» Do this: Select all lines in the records that include "part".

» Records supplied:

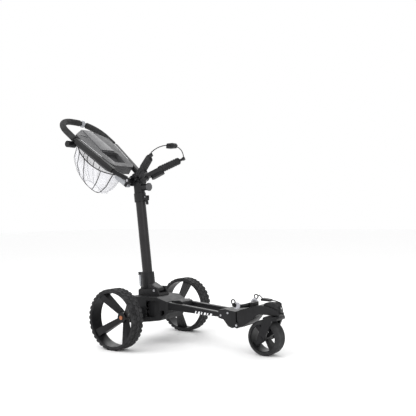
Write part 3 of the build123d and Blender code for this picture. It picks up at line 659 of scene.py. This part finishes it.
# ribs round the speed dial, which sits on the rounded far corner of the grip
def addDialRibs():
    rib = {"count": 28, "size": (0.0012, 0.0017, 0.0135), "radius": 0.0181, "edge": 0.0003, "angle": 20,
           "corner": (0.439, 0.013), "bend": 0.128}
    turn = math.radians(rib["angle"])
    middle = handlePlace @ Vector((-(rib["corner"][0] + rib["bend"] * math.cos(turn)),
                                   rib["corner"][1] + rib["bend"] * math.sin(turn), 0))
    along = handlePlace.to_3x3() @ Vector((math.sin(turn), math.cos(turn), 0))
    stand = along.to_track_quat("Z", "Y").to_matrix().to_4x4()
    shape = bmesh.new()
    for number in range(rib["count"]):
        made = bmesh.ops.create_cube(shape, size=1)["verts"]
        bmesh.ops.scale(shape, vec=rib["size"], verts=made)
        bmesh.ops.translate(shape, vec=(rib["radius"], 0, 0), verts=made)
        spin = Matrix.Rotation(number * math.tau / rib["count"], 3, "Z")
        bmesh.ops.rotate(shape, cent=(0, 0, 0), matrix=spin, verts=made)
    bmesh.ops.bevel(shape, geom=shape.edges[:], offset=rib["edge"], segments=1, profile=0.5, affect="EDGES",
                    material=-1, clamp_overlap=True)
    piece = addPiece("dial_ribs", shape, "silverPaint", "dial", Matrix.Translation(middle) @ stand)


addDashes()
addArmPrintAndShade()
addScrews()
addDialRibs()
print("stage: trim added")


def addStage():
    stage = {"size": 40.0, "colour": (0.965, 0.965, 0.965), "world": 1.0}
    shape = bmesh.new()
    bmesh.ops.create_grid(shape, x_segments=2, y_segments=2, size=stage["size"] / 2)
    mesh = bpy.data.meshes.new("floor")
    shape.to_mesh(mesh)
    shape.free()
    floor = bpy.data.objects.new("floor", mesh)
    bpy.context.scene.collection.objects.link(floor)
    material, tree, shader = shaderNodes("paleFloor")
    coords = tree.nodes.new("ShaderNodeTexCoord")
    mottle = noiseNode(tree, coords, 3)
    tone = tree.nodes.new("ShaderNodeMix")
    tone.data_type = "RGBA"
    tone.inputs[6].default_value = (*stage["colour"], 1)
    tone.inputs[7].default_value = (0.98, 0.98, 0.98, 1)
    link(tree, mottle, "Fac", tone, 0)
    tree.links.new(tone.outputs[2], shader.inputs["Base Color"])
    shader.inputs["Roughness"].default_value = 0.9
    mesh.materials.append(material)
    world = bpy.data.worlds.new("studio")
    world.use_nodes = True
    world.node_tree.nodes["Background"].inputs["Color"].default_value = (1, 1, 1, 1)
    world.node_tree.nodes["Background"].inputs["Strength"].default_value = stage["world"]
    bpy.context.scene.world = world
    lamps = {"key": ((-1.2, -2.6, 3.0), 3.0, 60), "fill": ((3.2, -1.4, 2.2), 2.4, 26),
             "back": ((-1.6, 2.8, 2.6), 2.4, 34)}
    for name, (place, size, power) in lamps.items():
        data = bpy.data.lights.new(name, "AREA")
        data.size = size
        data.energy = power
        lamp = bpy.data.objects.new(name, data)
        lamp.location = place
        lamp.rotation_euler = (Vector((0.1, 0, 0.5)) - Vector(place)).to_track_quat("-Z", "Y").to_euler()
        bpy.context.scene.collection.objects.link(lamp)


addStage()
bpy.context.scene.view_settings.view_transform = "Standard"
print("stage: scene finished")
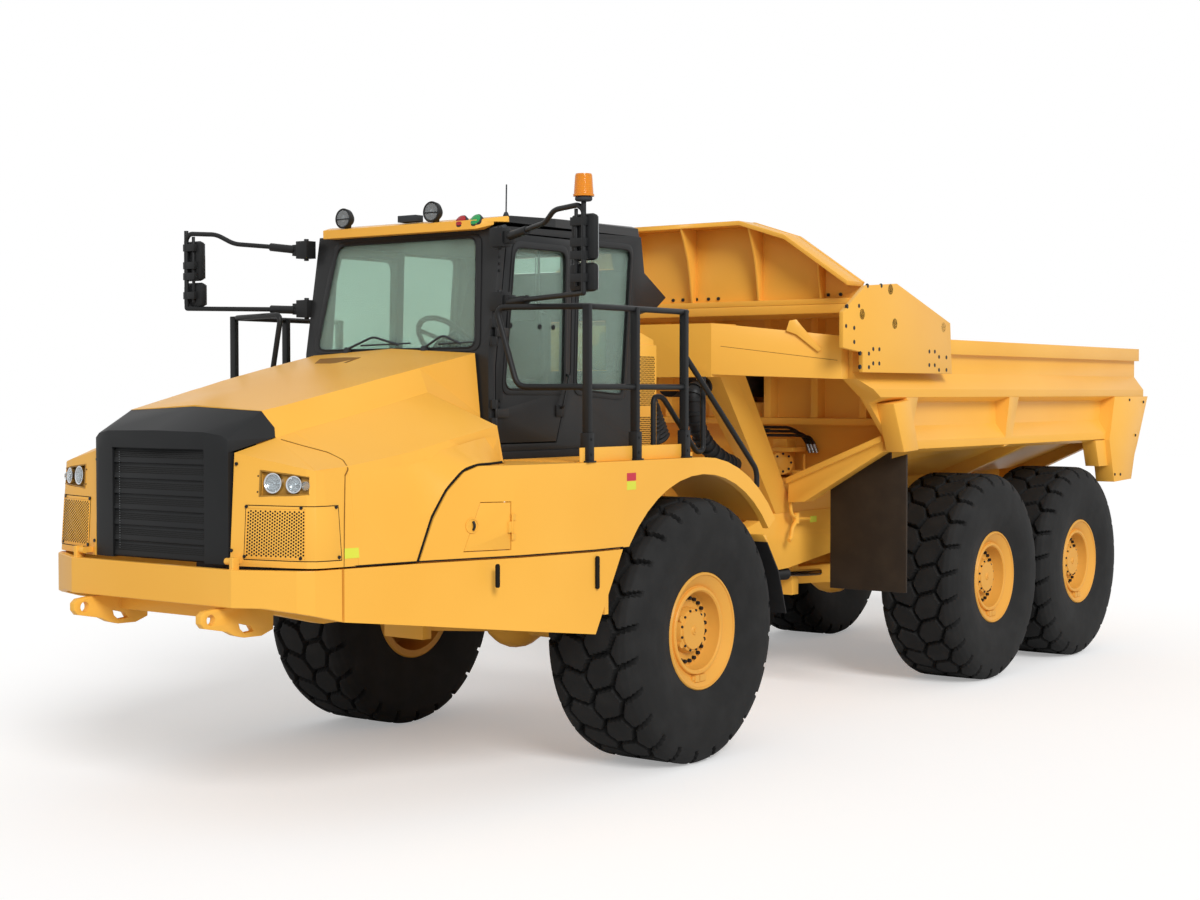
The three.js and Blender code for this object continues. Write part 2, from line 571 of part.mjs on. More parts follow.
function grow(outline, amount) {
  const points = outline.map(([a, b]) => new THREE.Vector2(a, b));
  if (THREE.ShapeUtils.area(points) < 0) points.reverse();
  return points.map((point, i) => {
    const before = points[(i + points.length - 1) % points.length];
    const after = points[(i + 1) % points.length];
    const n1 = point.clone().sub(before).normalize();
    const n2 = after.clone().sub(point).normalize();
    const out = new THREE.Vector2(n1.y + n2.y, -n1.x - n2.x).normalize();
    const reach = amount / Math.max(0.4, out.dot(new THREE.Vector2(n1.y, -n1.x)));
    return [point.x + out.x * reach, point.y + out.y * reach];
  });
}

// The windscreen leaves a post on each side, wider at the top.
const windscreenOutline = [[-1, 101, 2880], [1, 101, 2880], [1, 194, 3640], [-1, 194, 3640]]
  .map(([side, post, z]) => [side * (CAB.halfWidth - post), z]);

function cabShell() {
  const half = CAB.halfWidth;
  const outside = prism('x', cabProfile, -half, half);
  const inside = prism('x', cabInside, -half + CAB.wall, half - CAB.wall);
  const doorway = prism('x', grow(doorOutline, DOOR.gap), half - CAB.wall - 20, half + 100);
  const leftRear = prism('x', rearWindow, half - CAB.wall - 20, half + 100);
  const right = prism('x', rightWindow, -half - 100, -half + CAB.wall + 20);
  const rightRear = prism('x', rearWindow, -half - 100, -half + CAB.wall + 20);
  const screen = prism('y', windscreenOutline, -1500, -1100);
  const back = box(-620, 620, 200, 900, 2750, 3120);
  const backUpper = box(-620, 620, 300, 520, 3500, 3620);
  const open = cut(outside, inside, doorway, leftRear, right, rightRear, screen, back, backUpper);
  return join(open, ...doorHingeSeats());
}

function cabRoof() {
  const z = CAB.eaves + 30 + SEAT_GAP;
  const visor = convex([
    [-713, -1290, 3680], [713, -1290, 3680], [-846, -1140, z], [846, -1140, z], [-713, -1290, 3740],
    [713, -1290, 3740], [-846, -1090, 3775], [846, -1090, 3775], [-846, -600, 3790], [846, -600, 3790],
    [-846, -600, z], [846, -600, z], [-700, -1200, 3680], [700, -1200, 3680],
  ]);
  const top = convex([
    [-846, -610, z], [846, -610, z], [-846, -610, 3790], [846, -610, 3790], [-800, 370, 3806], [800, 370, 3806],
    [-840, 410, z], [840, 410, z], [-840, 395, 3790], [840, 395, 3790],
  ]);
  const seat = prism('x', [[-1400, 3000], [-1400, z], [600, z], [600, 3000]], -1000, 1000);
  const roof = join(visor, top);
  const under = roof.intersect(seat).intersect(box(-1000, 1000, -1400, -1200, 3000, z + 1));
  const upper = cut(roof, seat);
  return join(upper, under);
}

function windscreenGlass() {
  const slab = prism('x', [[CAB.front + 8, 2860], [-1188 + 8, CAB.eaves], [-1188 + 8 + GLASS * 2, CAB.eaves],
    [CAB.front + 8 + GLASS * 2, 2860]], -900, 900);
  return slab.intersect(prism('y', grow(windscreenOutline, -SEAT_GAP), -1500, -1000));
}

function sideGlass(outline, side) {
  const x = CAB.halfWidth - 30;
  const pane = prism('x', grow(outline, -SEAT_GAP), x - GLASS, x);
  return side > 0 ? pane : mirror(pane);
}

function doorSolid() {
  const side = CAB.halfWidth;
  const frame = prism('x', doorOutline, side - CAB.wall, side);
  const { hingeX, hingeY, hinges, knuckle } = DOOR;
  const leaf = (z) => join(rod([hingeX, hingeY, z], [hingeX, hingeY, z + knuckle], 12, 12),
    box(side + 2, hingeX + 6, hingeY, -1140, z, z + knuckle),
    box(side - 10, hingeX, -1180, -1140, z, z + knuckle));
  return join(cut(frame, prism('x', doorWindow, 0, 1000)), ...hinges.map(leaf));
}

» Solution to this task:
Write part 3 of the build123d and Blender code for this picture. It picks up at line 659 of scene.py. This part finishes it.
The three.js and Blender code for this object continues. Write part 2, from line 571 of part.mjs on. More parts follow.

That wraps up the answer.